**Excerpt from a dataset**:
_ _ _ _ _

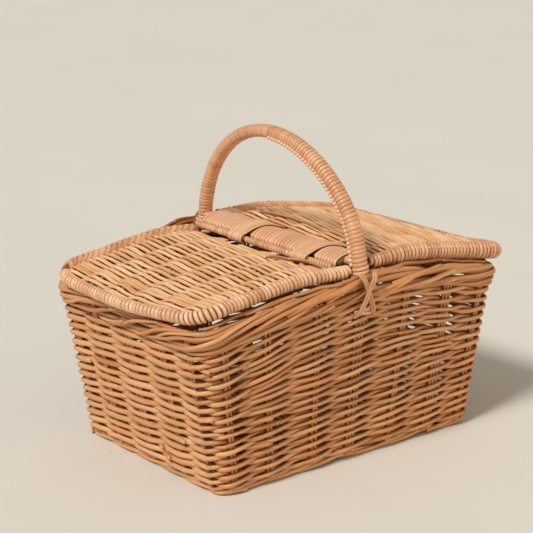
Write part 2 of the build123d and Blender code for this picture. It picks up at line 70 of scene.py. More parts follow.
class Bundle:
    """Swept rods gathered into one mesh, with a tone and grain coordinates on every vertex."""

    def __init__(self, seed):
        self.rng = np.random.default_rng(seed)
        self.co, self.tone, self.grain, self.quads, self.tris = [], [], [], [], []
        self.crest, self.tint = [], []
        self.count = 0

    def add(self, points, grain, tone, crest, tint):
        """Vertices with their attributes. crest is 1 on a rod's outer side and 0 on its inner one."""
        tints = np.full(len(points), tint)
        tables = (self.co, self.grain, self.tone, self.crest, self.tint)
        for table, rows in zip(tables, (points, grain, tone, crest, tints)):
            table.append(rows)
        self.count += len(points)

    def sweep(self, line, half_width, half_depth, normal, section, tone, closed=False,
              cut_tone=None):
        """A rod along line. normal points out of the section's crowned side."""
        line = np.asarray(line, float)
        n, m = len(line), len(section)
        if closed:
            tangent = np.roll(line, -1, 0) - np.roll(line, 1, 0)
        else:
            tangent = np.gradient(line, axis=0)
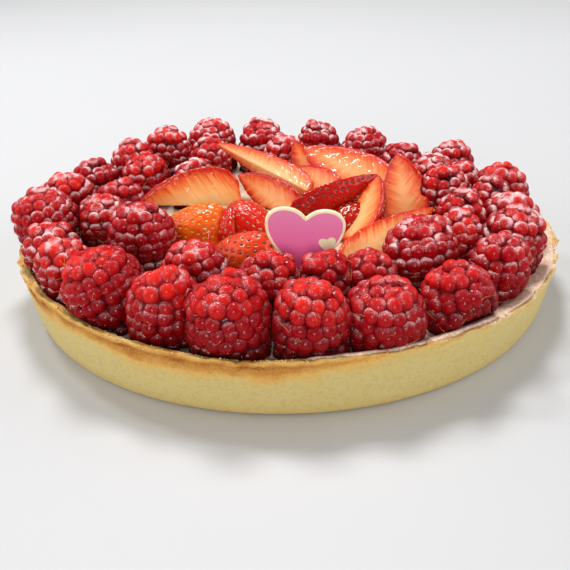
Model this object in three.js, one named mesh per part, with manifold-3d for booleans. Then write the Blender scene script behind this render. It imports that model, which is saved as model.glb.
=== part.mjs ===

_ _ _ _ _

**Set problem**:
Write out exactly the final stretch of the records: the line containing "Model this object" and every line after it, through the last, and nothing else.

**Solution to this task**:
Model this object in three.js, one named mesh per part, with manifold-3d for booleans. Then write the Blender scene script behind this render. It imports that model, which is saved as model.glb.
=== part.mjs ===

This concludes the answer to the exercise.